There is a rule of thumb in the glass industry that estimates that 15 million people create enough demand to consume one float glass line. In the UK, there are currently three float glass lines. In the float glass industry, the globe is mapped roughly according to this rule and the Pilkington process, which we described earlier, was adopted all over the world because of its effectiveness compared with other technologies.

How does the float glass industry react to changing geographies and economies?

Urban geographies change continuously but the float glass production can only react within 15 to 20 years. Once a machine is built, the demand needs to cover for 15 years worth of material going out. The decision where to place production lines depends on projections of growth of populations and building booms.

Building booms in developing economies are benefitting from the fact that the patent for the popular Pilkington technique has run out and the technology can be applied more or less freely. Today, about half the float glass lines are found in China because of a building boom and because modern architecture, which commonly relies on glass as a building material, is understood as a way of developing economies out of poverty.

It’s expensive to globally trade glass. Productions are generally intended to take place within a certain radius of a source of silica sand and an economically booming area. The float glass plant will be somewhere in the middle. It’s a heavy material to transport.

How does the float glass industry need to be regulated in the future?

Sand glass for glass production needs to have specific characteristics. It’s not the sand you find on a beach like the sand used for concrete. Sand used for glass production is typically from ancient shorelines that have existed for millions of years. Geographically, these are places with formerly subtropical or tropical climates from 50 to 100 million years ago. The particles of sand are of a precise size range, which is naturally organised by the movement of water along these ancient shorelines, and the sand has a high silica content, which makes it snow-like in appearance. For the production of float glass, these two characteristics are extremely important.

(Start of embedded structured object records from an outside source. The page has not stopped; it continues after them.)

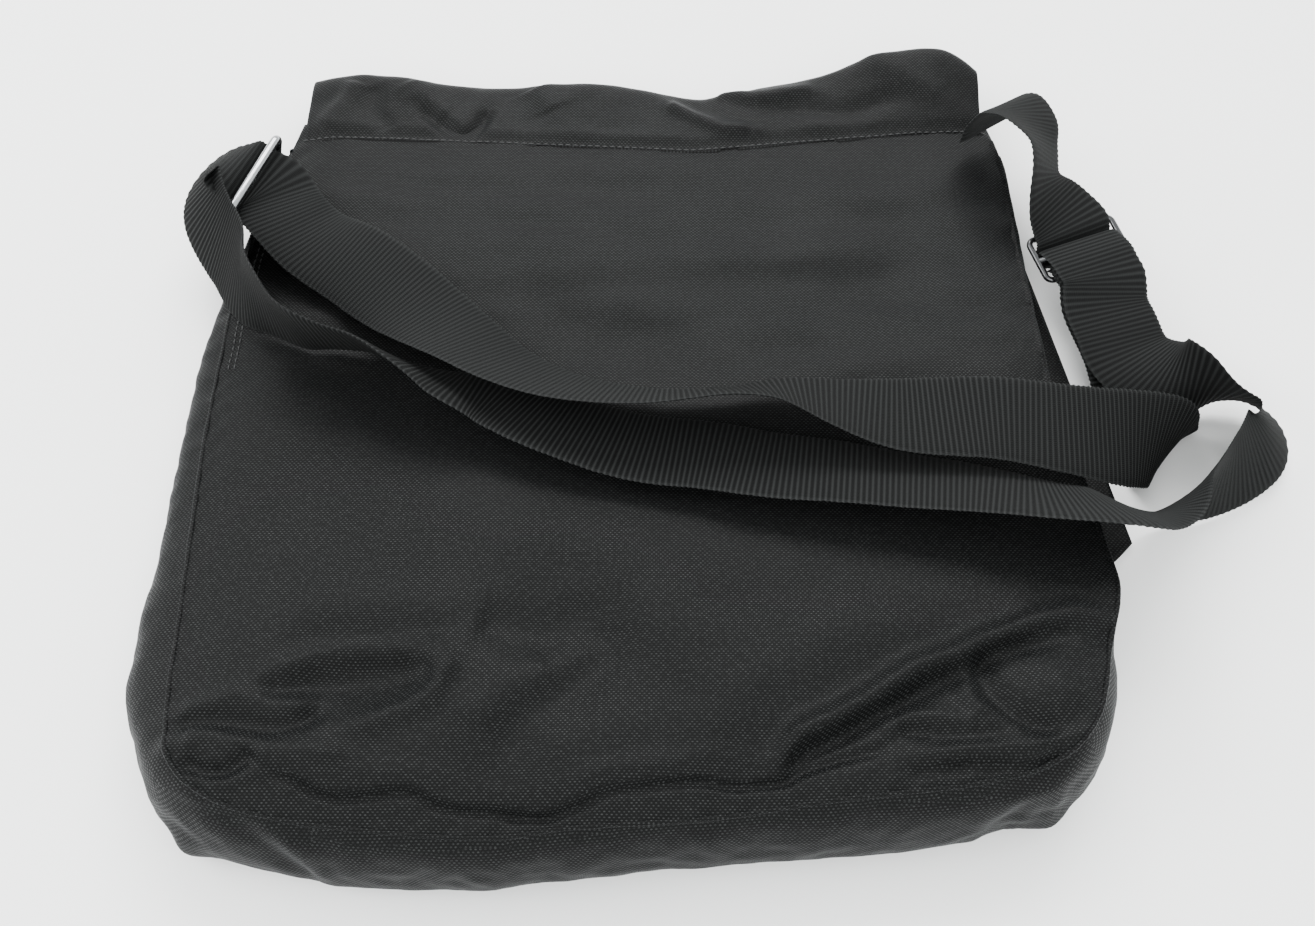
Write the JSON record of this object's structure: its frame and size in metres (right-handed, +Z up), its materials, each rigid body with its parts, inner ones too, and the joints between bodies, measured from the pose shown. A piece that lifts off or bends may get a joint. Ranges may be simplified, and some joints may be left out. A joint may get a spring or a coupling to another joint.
{
  "type": "crossbody messenger bag",
  "caption": "Soft flat shoulder bag lying on its flap, back panel up, with a wide webbing strap folded over it and looped through a metal ring and a slider.",
  "frame": {"origin": "on the flat underside of the flap that the bag lies on, below the middle of the back panel", "axes": "+X across the bag to its right as it lies, +Y from its bottom seam to its mouth, +Z up from the surface it lies on"},
  "size_m": [0.4702, 0.3871, 0.0699],
  "materials": {
    "nylon": "woven, faint sheen",
    "webbing": "ribbed, satin",
    "ring_metal": "polished dark",
    "slider_metal": "glossy black"
  },
  "bodies": {
    "root": {"back_panel": "nylon", "front_panel": "nylon", "gusset_left": "nylon", "gusset_bottom": "nylon", "gusset_right": "nylon", "flap": "nylon", "ring_tab": "webbing", "strap_corner": "webbing", "strap_upper": "webbing", "strap_lower": "webbing", "ring": "ring_metal", "slider": "slider_metal"}
  },
  "joints": []
}
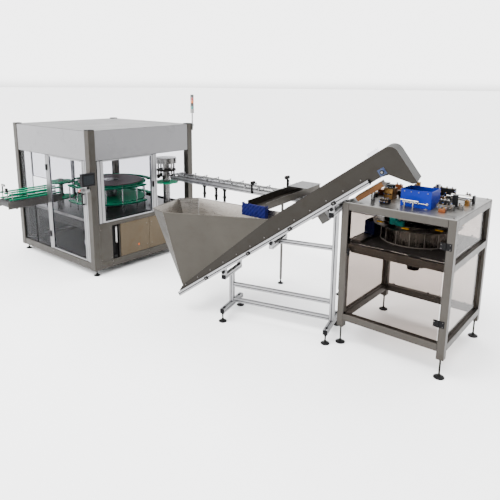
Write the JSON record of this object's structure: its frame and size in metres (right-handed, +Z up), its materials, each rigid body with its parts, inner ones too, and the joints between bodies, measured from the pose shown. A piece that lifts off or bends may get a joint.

Humans tend to take what’s readily available. That’s the cheapest way to attain these materials. But what our research has been uncovering is that there are also a lot of ecological mechanisms that sand plays a role in. This is why we need more regulation around the extraction of silica sand. Maybe then, sand has to come from secondary sources which would make it more expensive but it would not destroy those ancient ecosystems.

Sand provides a habitat for countless species. It acts as a filter to the groundwater and is intimately linked with the groundwater table. Sand and water really go hand-in-hand. It protects from erosion and acts as a natural barrier. So in contrast to, for example, petroleum, we should not see sand as a dead material.

In the course of our research, we spoke to ecologist Dr. Aurora Torres and Louise Gallagher from the UN environmental programme trying to define regulations which could work in this context. Existing regulations around mining, like the mining code, refer to other processes of extraction. Sand is often overlooked and it’s not part of such regulations, yet. But while regulations are important, it’s also relevant to understand the extraction of sand on a case to case basis.

Regulations are not only needed in relation to mining but also considering the recycling of glass.It’s not just about whether we should recycle but we need to understand why it is important. When we’re talking about recycling glass, in this case, we’re not talking about container glass where that cycle is quite quick. We’re talking about glass that goes onto a building for 50 to 100 years. The quality of glass made when a building was constructed may be different to the quality standards when that building is demolished. Recycling glass without knowing what actually went into it and putting it into a new production line 100 years later is difficult, risky even. It might mess up a whole batch of material in an endless production line. So manufacturers are very cautious of the material going back into the furnace.

There needs to be more regulation on what is built, too. Architects need to start considering applications of glass in a sustainable, maybe by incorporating modular building building units of glass that can be interchangeable between buildings. Glass can be infinitely recyclable but if it’s mixed with metal or rubble from demolished buildings the cycle is short. Generally speaking, we need a more holistic understanding of the effects of producing and using float glass.